Yum-Yum is ably assisted by two other little maids (who won’t have to wait very long, they say), Rebecca L Hargrove as Peep-Bo (a thankless part, but she looks attractive) and Amy Maude Helfer as Pitti-Sing. Miss Helfer has an intriguing near-contralto that might be impressive in serious music, and a mouth made for sarcastic asides; she deployed both of them well.
That leaves us alone and defenseless with Cáitlin Burke’s Katisha. Curiously gowned but even more curiously collared (are those dead thorn bushes sticking up around her neck?), Burke manages to brood in loud and far from uncertain terms, with the nimble tongue for “O fool that fleest my hallowed joys,” so that we can be genuinely surprised when she kicks up her heels in “There is beauty in the bellow of the blast” with her prey—I mean her new pupil—Ko-Ko. Macaluso’s eye begins to sparkle in this duet and we have hopes that their union will work out after all. And Burke is the first Katisha I’ve known who went so far as to expose her best features—her left heel and right elbow—in order to seal the deal.

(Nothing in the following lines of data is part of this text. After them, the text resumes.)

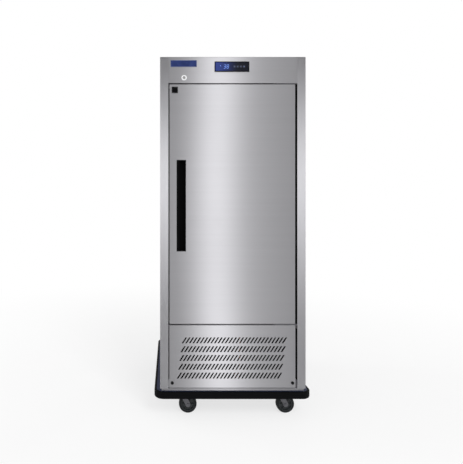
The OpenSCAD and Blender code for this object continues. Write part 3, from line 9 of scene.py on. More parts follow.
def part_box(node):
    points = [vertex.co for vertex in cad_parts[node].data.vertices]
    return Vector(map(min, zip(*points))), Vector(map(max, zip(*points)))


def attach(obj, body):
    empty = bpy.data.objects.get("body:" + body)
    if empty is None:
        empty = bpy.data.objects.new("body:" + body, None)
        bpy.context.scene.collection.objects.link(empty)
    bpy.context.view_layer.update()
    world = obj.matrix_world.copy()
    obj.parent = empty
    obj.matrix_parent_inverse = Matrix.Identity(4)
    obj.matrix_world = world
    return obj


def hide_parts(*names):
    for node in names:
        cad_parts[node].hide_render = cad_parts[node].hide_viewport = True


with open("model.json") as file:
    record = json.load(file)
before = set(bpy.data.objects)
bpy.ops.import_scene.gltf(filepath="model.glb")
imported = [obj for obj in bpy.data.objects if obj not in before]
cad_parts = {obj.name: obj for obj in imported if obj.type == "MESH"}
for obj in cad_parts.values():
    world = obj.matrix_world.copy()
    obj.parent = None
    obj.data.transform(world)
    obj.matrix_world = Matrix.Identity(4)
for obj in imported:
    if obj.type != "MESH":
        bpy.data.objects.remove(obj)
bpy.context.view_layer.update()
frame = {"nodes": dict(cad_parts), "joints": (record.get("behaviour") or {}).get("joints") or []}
scene = bpy.context.scene
nodes = frame["nodes"]


# Camera. A wide lens stands 1.8 m in front of the door and a little to its left. It looks
# level, so the cabinet's uprights stay parallel.
camera = bpy.data.objects.new("camera", bpy.data.cameras.new("camera"))
scene.collection.objects.link(camera)
camera.location = (-0.328, -2.212, 1.003)
camera.rotation_euler = (math.radians(90), 0, 0)
camera.data.lens = 27.7
camera.data.shift_x = 0.1366
camera.data.shift_y = -0.0203
scene.camera = camera


# White room. The background is plain white, and shiny surfaces see the room's walls in its
# place: bright upright strips, one level strip just above the horizon, and a paler ceiling.
# Matt surfaces get a little less light from it.
class Signal:
    """A socket of a node tree. Arithmetic on it adds the Math nodes that carry it out."""

    def __init__(self, tree, socket=None):
        self.tree = tree
        self.socket = socket

    def node(self, kind, settings=None, inputs=None, output=0):
        """Adds a node, sets it up, fills its sockets and gives one of its outputs."""
        made = self.tree.nodes.new("ShaderNode" + kind)
        for name, value in (settings or {}).items():
            setattr(made, name, value)
        for name, value in (inputs or {}).items():
            if isinstance(value, Signal):
                self.tree.links.new(value.socket, made.inputs[name])
            else:
                made.inputs[name].default_value = value
        return Signal(self.tree, made.outputs[output] if len(made.outputs) else None)

    def math(self, operation, *terms):
        return self.node("Math", {"operation": operation}, dict(enumerate(terms)))

    def blend(self, low, high):
        """The colour that this signal picks between low and high."""
        low, high = (c if isinstance(c, Signal) else (*c, 1) for c in (low, high))
        return self.node("Mix", {"data_type": "RGBA"}, {0: self, 6: low, 7: high}, 2)

    def step(self, low, high, start=0.0, end=1.0):
        """Runs smoothly from start to end while the signal goes from low to high."""
        sockets = {
            "Value": self, "From Min": low, "From Max": high, "To Min": start, "To Max": end,
        }
        return self.node("MapRange", {"interpolation_type": "SMOOTHSTEP"}, sockets)

    def __add__(self, other):
        return self.math("ADD", self, other)

    def __sub__(self, other):
        return self.math("SUBTRACT", self, other)

    def __rsub__(self, other):
        return self.math("SUBTRACT", other, self)

    def __mul__(self, other):
        return self.math("MULTIPLY", self, other)

    __radd__ = __add__
    __rmul__ = __mul__


def parts_of(vector):
    """The X, Y and Z of a vector signal."""
    return [vector.node("SeparateXYZ", None, {0: vector}, axis) for axis in range(3)]


scene.world = bpy.data.worlds.new("white_room")
scene.world.use_nodes = True
scene.world.cycles.sampling_method = "NONE"
scene.world.node_tree.nodes.clear()
room = Signal(scene.world.node_tree)
east, _, up = parts_of(room.node("TexCoord"))
heading = east.math("ARCSINE", east) * (180 / math.pi)
rise = up.math("ARCSINE", up) * (180 / math.pi)
half_gap, strip_at, haze_at, level_at = 22.5, 7.5, 14.5, 7.3
from_strip = heading.math("PINGPONG", heading - strip_at, half_gap)
from_haze = heading.math("PINGPONG", heading - haze_at, half_gap)
strip_glow = 1.63 * from_strip.step(0, 4.3, 1, 0)
haze_glow = 0.16 * from_haze.step(0, 7, 1, 0)
level_glow = 0.84 * (rise.step(-18, level_at) * rise.step(level_at, 26, 1, 0))
floor_glow = 0.15 * rise.step(-14, 0, 1, 0)
ceiling_glow = 0.24 * rise.step(32, 58)
walls = 0.1 + strip_glow + haze_glow + level_glow + floor_glow + ceiling_glow
in_gloss = room.node("LightPath", output="Is Glossy Ray")
in_diffuse = room.node("LightPath", output="Is Diffuse Ray")
glow = {"Color": (1, 1, 1, 1), "Strength": 1 + in_gloss * (walls - 1) - 0.35 * in_diffuse}
room.node("OutputWorld", None, {"Surface": room.node("Background", None, glow)})


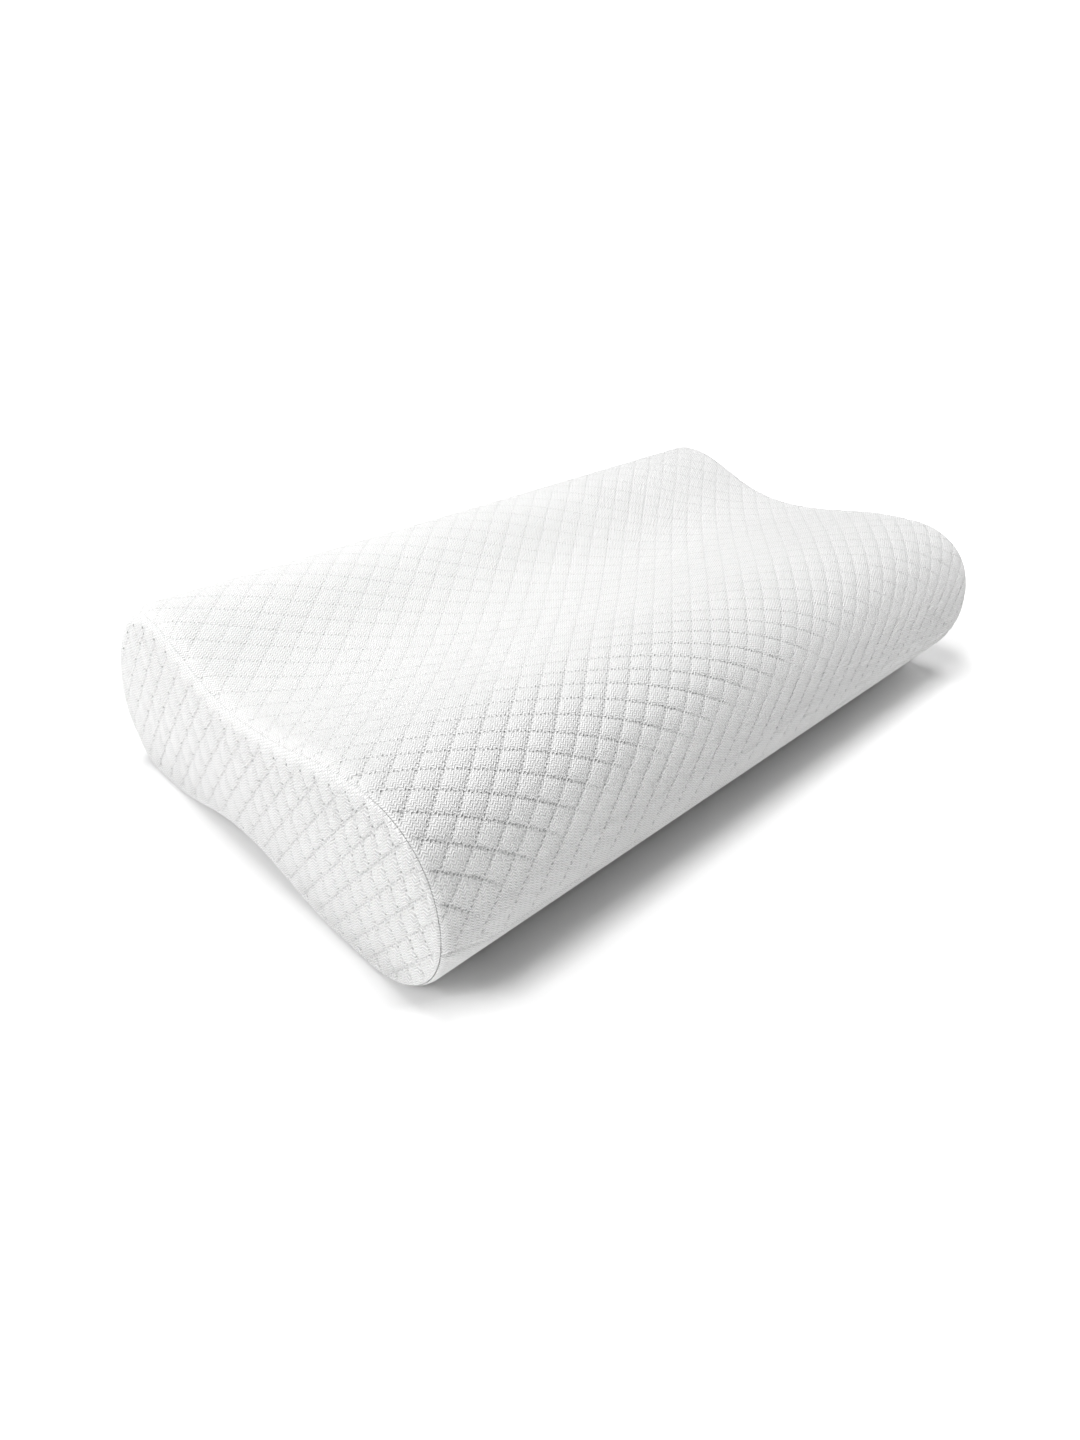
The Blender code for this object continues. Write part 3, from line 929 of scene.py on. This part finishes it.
# Lights. Columns: name, kind, strength, softness in degrees or size in metres, place
LIGHTS = (
    ("left", "SUN", 1.24, 20, (-0.7, 0.0, 0.7)),
    ("above", "SUN", 1.10, 20, (0.0, 0.0, 1.0)),
    ("front", "SUN", 0.39, 20, (-0.3, -0.6, 0.7)),
    ("over_back", "AREA", 2.56, 0.4, (-0.10, 0.25, 0.75)),
    ("far_fill", "AREA", 0.82, 0.4, (0.60, -0.30, 0.45)),
    ("back_fill", "AREA", 1.06, 0.4, (-0.55, 0.40, 0.50)),
)
# Floor: half its width, its height and its paleness
FLOOR_HALF = 40.0
FLOOR_Z = -0.0002
FLOOR_PALE = 0.93
# Half length and half depth of the block that the floor's distance from the pillow counts from
GLOW_HALF = (0.25, 0.13)
# Glow of the floor: all round the pillow, beside its near end, and far off as the camera alone
# sees it. Columns: strength, distance where it starts, distance where it is full. Those of the
# second count from the pillow's middle
FLOOR_GLOW = (0.226, 0.033, 0.058)
SIDE_GLOW = (0.32, 0.262, 0.300)
SEEN_GLOW = (0.50, 0.050, 0.250)
# In front of the pillow the glow beside it starts nearer: by how much, and from where to where
# that sets in
CORNER_NEARER = 0.060
CORNER_FRONT = (0.120, 0.160)
# Share of its paleness that the floor keeps where the pillow's shadow is deepest, and from where
# to where that sets in at the front and along the front, and ends along it
SHADOW_PALE = 0.64
SHADOW_FRONT = (0.120, 0.170)
SHADOW_NEAR = (-0.235, -0.200)
SHADOW_FAR = (0.140, 0.270)


def add_camera():
    """Camera at the photograph's place, turn and lens."""
    az, el = math.radians(CAMERA_ROUND), math.radians(CAMERA_UP)
    back = Vector((math.sin(az) * math.cos(el), -math.cos(az) * math.cos(el), math.sin(el)))
    data = bpy.data.cameras.new("camera")
    data.sensor_fit = "VERTICAL"
    data.sensor_height = SENSOR_HEIGHT
    data.sensor_width = SENSOR_WIDTH
    data.lens = LENS
    data.clip_start, data.clip_end = CAMERA_SEES
    camera = bpy.data.objects.new("camera", data)
    camera.location = CAMERA_PLACE
    camera.rotation_mode = "QUATERNION"
    camera.rotation_quaternion = back.to_track_quat("Z", "Y")
    bpy.context.scene.collection.objects.link(camera)
    bpy.context.scene.camera = camera


def add_floor():
    """Pale floor that glows a little around the pillow and more beside its near end, and is less
    pale where the pillow's shadow is deepest. Far from the pillow it looks even, without a
    horizon. Each glow is a smooth step of a distance."""
    material = bpy.data.materials.new("pale_floor")
    material.use_nodes = True
    n = Nodes(material.node_tree)
    shader = material.node_tree.nodes["Principled BSDF"]
    shader.inputs["Roughness"].default_value = 1.0
    shader.inputs["Specular IOR Level"].default_value = 0.0
    shader.inputs["Emission Color"].default_value = (1.0, 1.0, 1.0, 1.0)
    x, y, _ = n.axes(n.add("ShaderNodeTexCoord").outputs["Object"])
    away = []
    for along, half in zip((x, y), GLOW_HALF):
        past = n.math("SUBTRACT", n.math("ABSOLUTE", along), half)
        away.append(n.math("POWER", n.math("MAXIMUM", past, 0.0), 2.0))
    distance = n.math("SQRT", n.math("ADD", *away))
    front = n.math("MULTIPLY", y, -1.0)
    beside = n.math("SUBTRACT", n.ramp(front, *CORNER_FRONT, 0.0, CORNER_NEARER), x)
    glow, side, far = [
        n.ramp(where, start, full, 0.0, strength)
        for where, (strength, start, full) in (
            (distance, FLOOR_GLOW), (beside, SIDE_GLOW), (distance, SEEN_GLOW)
        )
    ]
    seen = n.add("ShaderNodeLightPath").outputs["Is Camera Ray"]
    glow = n.math("MULTIPLY_ADD", far, seen, n.math("ADD", glow, side))
    near_side = n.ramp(x, *SHADOW_NEAR, 1.0, SHADOW_PALE)
    far_side = n.ramp(x, *SHADOW_FAR, SHADOW_PALE, 1.0)
    deepest = n.math("MAXIMUM", near_side, far_side)
    pale = n.math("MULTIPLY", n.ramp(front, *SHADOW_FRONT, deepest, 1.0), FLOOR_PALE)
    n.link(n.gray(pale), shader.inputs["Base Color"])
    n.link(glow, shader.inputs["Emission Strength"])
    corners = ((-1, -1), (1, -1), (1, 1), (-1, 1))
    verts = [(FLOOR_HALF * right, FLOOR_HALF * back, FLOOR_Z) for right, back in corners]
    floor = new_piece("floor", verts, [(0, 1, 2, 3)], material)


def add_light():
    """Soft light from the left and above, a little from the front, and three lamps behind and
    beyond the far end. The backdrop is pale and gives no light."""
    world = bpy.data.worlds.new("studio")
    bpy.context.scene.world = world
    world.use_nodes = True
    backdrop = world.node_tree.nodes["Background"]
    backdrop.inputs[0].default_value = (1.0, 1.0, 1.0, 1.0)
    n = Nodes(world.node_tree)
    seen = n.add("ShaderNodeLightPath").outputs["Is Camera Ray"]
    n.link(n.math("MULTIPLY", seen, BACKDROP), backdrop.inputs[1])
    for name, kind, strength, softness, place in LIGHTS:
        light = bpy.data.lights.new(name, kind)
        light.energy = strength
        if kind == "SUN":
            light.angle = math.radians(softness)
        else:
            light.shape = "DISK"
            light.size = softness
        lamp = bpy.data.objects.new(name, light)
        lamp.location = place
        lamp.rotation_mode = "QUATERNION"
        lamp.rotation_quaternion = Vector(place).to_track_quat("Z", "Y")
        bpy.context.scene.collection.objects.link(lamp)
    settings = bpy.context.scene.view_settings
    settings.view_transform = "Standard"
    settings.look = "None"


def main():
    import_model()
    knit = knit_group()
    line = stitched_line_group()
    quilted = cloth_material("quilted_knit", QUILTED_WHITE, True, knit, line)
    plain = cloth_material("plain_knit", PLAIN_WHITE, False, knit, line)
    pieces = (
        (make_body(quilted), "filled_body", "quilted_knit"),
        (make_end("end_near", -1, quilted), "end_panel_left", "quilted_knit"),
        (make_end("end_far", 1, quilted), "end_panel_right", "quilted_knit"),
        (make_underside(plain), "underside_panel", "plain_knit"),
    )
    for piece, node, slot in pieces:
        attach(piece, "root")
        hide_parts(node)
    add_floor()
    add_light()
    add_camera()


main()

Joseph Rubin alternates the conducting duties with company director Al Bergeret; I heard the former. The small, feisty orchestra (I liked the flutes when they mimicked Yum-Yum’s bridal nerves; the tympani, as Ko-Ko pointed out, rather overdid it) only occasionally lost the characters on stage. (There’s a lot of words to get out!) The chorus were homogenous except in their costumes, which were “period” when not downright “semi-colonial.” They moved props into and out of place as imperturbably as D’Oyly-Carte would have liked.
The genuine Japanese phrases Gilbert proudly inserted in the choral parts were sung in English couplets with altered meanings. I suppose the justification is that, even when fast asleep, Gilbert would not have been fluent in Japanese, eh? (Neither was Sondheim.)